▶ _TASK BRIEF_
Consider the listing below. Extract exactly the lines from the line containing "color([0.80, 0.83, 0.88])" to the line containing "if empty is", both included.

:: COLLECTED MATERIAL

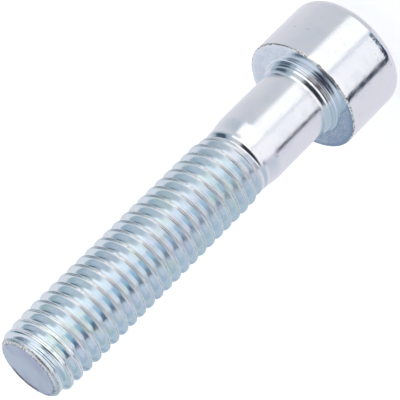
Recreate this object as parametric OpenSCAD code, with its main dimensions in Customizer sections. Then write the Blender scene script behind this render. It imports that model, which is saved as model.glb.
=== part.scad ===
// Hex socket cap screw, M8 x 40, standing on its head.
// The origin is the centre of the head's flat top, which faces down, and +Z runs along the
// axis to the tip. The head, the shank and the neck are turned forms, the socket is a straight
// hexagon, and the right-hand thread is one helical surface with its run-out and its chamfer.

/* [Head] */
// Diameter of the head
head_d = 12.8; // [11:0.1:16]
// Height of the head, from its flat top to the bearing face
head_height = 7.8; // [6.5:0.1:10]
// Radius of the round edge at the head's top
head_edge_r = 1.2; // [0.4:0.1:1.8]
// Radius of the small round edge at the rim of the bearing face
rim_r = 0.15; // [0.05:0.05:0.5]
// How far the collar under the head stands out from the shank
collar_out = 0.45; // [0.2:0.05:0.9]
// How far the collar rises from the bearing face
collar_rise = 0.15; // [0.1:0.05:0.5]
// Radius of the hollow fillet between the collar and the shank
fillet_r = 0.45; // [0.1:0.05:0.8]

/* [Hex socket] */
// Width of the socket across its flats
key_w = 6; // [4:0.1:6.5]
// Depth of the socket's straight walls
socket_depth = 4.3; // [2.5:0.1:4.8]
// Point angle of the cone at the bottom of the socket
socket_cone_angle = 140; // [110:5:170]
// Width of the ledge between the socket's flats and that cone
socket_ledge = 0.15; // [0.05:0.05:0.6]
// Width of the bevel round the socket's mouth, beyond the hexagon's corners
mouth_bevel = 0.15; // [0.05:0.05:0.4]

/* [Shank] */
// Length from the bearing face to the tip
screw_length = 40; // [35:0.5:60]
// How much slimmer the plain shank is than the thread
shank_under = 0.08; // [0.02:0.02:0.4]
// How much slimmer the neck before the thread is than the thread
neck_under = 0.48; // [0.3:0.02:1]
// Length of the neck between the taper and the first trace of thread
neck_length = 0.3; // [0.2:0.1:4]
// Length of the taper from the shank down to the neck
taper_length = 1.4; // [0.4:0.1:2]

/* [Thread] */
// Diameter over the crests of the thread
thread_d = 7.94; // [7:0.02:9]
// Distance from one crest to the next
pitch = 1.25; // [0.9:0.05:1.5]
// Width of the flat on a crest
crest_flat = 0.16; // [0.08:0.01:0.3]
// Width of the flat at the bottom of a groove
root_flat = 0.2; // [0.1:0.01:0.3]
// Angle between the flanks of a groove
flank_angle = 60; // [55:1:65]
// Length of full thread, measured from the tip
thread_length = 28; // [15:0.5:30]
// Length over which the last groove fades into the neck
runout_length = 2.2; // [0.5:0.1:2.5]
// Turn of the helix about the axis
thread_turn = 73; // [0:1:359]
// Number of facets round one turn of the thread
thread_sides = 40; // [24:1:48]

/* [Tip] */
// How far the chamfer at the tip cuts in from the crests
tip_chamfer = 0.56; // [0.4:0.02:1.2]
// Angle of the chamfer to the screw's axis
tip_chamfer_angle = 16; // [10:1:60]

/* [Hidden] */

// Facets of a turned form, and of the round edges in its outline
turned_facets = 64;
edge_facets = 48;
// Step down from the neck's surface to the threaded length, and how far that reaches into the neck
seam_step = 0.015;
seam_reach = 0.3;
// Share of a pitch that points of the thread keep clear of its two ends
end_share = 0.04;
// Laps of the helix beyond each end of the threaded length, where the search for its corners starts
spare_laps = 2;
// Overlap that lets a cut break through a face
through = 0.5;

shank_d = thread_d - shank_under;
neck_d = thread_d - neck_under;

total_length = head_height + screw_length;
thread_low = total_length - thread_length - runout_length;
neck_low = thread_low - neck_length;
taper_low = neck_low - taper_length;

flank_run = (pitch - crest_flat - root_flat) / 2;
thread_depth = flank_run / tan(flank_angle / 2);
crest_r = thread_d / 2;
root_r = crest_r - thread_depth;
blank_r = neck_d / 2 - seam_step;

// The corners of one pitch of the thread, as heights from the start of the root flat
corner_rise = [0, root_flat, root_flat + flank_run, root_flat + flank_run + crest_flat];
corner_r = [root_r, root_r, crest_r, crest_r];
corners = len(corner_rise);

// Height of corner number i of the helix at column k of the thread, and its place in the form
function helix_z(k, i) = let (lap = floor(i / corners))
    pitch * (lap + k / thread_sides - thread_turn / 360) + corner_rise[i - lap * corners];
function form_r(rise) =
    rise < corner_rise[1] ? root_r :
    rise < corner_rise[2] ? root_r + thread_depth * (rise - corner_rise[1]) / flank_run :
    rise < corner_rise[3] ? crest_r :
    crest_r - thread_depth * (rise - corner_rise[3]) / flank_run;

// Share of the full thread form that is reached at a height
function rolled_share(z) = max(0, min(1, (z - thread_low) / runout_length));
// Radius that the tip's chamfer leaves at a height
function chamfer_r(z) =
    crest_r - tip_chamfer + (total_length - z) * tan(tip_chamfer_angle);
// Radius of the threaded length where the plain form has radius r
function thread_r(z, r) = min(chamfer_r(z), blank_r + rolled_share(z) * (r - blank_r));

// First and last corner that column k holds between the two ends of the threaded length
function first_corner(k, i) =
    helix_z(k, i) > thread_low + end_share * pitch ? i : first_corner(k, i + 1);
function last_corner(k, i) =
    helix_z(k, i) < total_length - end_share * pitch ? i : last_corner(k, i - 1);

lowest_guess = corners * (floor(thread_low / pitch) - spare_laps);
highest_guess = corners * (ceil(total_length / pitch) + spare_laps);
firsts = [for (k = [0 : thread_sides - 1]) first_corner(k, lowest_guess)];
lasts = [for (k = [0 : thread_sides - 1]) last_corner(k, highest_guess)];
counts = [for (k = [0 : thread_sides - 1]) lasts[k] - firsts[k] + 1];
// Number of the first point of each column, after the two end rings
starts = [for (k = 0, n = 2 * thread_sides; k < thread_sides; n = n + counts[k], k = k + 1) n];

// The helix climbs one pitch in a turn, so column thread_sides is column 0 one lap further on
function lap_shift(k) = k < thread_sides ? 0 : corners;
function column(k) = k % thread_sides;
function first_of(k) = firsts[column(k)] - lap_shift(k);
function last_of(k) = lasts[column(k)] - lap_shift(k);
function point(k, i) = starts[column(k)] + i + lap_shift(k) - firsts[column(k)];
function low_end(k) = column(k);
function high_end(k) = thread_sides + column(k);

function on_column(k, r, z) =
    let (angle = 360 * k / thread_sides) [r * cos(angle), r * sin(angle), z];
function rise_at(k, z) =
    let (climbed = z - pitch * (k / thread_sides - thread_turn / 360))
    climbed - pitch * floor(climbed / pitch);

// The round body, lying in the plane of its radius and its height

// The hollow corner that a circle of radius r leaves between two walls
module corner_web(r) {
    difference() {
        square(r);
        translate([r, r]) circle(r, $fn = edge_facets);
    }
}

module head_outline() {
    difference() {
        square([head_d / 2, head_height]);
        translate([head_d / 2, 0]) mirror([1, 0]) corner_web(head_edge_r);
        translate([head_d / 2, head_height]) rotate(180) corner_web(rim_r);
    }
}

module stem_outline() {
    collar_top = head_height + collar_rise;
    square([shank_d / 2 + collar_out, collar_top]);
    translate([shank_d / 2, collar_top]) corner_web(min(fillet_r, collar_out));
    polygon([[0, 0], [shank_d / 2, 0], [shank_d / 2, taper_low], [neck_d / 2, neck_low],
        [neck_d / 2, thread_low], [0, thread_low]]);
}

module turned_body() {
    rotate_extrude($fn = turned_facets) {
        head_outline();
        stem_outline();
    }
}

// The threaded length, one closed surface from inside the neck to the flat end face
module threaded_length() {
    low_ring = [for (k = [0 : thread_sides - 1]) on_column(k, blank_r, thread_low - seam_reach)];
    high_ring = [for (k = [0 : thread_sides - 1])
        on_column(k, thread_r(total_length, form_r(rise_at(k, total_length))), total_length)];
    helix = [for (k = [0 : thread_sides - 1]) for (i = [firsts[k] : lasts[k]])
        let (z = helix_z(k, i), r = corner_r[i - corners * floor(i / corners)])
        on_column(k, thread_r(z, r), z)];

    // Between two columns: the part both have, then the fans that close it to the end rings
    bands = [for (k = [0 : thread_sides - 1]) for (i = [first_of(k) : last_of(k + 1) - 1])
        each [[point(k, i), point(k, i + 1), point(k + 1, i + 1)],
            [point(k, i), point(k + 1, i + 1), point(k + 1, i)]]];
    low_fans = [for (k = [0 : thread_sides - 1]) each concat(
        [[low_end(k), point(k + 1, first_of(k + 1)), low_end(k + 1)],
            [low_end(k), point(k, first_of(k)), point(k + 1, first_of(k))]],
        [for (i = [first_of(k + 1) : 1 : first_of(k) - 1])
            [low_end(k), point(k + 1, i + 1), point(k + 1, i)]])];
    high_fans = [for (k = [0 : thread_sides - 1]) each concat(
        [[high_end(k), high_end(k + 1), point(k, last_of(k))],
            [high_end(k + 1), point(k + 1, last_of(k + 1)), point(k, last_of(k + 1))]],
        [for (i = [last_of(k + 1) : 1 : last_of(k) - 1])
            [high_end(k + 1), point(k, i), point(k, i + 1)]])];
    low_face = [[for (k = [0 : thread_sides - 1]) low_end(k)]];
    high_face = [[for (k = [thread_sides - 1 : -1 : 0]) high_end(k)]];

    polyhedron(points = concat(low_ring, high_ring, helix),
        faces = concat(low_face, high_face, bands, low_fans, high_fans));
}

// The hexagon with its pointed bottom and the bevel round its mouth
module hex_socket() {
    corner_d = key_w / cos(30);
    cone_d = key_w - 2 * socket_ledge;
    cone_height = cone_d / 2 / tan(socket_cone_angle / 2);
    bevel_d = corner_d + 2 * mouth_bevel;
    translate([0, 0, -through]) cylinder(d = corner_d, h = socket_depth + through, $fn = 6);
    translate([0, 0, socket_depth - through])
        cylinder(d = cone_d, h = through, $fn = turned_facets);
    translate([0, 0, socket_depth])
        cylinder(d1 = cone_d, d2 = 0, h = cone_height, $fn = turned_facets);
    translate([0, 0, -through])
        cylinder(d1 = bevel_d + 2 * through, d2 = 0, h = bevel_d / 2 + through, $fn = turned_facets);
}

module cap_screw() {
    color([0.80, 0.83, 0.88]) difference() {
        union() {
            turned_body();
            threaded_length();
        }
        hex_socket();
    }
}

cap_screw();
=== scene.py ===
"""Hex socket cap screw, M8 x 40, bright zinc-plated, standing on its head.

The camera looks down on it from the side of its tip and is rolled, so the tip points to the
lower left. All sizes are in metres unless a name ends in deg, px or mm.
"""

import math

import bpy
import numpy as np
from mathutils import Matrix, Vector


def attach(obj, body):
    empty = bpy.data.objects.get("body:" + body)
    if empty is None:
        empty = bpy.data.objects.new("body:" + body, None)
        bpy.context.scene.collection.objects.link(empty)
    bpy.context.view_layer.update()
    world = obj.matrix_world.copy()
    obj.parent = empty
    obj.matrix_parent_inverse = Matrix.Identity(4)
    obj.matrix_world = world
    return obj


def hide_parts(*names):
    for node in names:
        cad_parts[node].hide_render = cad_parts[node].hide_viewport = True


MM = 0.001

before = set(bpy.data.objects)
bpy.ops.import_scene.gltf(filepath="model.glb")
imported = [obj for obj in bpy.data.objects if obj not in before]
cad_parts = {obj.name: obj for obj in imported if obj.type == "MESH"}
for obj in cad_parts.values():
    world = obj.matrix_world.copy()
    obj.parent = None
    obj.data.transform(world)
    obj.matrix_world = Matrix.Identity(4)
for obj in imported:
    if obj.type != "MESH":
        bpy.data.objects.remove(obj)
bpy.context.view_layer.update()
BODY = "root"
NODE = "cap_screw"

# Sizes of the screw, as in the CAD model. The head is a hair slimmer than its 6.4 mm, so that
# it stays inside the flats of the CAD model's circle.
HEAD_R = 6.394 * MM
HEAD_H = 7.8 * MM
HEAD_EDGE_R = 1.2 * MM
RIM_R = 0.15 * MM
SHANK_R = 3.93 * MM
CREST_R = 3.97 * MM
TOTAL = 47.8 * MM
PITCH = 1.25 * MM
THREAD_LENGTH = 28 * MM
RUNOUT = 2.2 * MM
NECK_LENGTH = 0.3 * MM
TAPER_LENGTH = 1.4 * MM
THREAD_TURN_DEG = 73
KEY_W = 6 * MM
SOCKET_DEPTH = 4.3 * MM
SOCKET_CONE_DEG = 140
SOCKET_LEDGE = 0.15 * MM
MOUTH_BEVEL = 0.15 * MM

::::

▶ _OUTPUT FOR THIS EXERCISE_
    color([0.80, 0.83, 0.88]) difference() {
        union() {
            turned_body();
            threaded_length();
        }
        hex_socket();
    }
}

cap_screw();
=== scene.py ===
"""Hex socket cap screw, M8 x 40, bright zinc-plated, standing on its head.

The camera looks down on it from the side of its tip and is rolled, so the tip points to the
lower left. All sizes are in metres unless a name ends in deg, px or mm.
"""

import math

import bpy
import numpy as np
from mathutils import Matrix, Vector


def attach(obj, body):
    empty = bpy.data.objects.get("body:" + body)
    if empty is None:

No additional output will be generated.